Health Issues

It is of utmost importance that the brit, ritual circumcision, be held on the eighth day after the child’s birth. However, in the case of certain medical circumstances, when there is even a remote possibility that the child is not strong enough to undergo the surgical procedure, Jewish law requires that the circumcision be postponed until he has recovered. As Maimonides puts it, “It is always possible to perform a circumcision, whereas one cannot bring a Jewish soul back to life.”

Thus, if the baby is born premature, weak, or ill in any way, or if he is diagnosed with a health condition such as jaundice or an eye infection, the circumcision is temporarily postponed. We wait for the child’s full recovery before performing the circumcision. In certain cases, we wait seven full days after his recovery before performing the brit.
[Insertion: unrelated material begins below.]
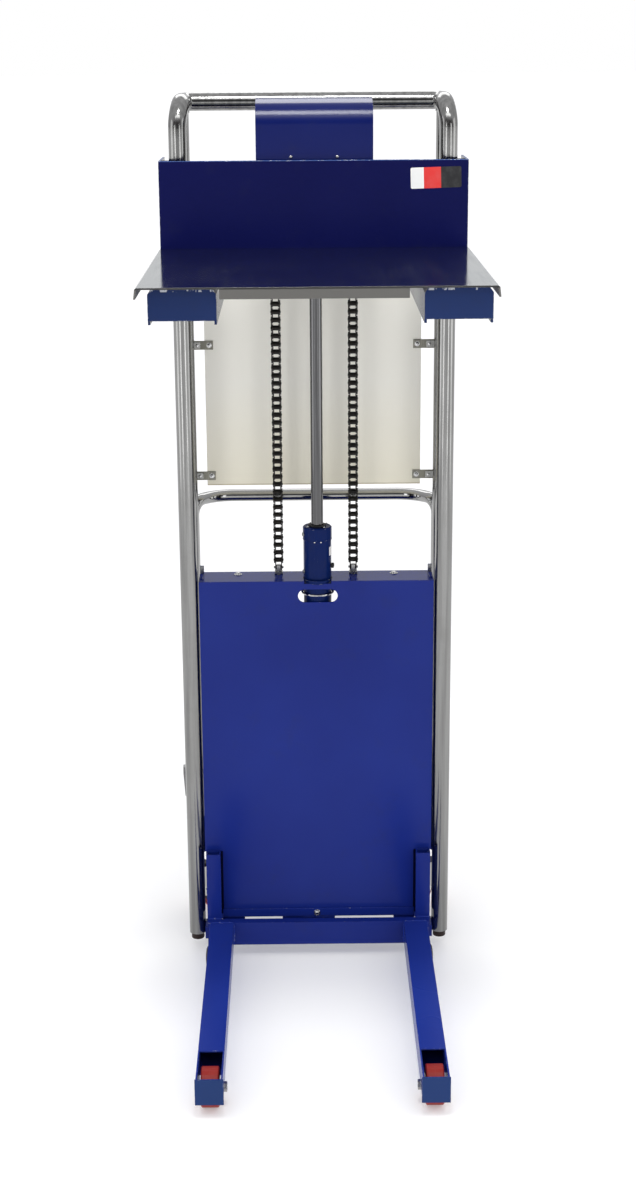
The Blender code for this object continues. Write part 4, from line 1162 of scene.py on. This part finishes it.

Contact a competent rabbi or mohel, ritual circumciser, to discuss any circumstances that may necessitate a postponement.

In the case of twin boys, when one is healthy and can undergo a circumcision while the other is not, we make each brit separately; we do not wait to circumcise them both at the same time.

The Surgical Knife

The circumcision is almost painless for the child. Ritual circumcision is performed using a finely honed blade of surgical steel, like a scalpel, and a non-constricting guard which is placed over the foreskin. The procedure involves the removal of a small piece of skin; no actual flesh or muscle is cut at all.

A newborn will tend to cry as soon as his diaper is opened and he is uncovered. This may be due to a need to feel enclosed, or merely because he is feeling cold. As a mohel, I have always noticed that the baby starts to cry before the procedure has even begun. Notice, also, that the infant stops crying shortly after the procedure has been completed, and then usually falls asleep.

Many experienced mohels would not use a clamp, since it crushes and severs the skin, the nerve endings, and the blood vessels, causing extreme pain and trauma to the child.

Health Benefits

Studies have shown that there are medical benefits to being circumcised. However, the reason for circumcising Jewish boys is a religious one: it fulfills a commandment from G‑d.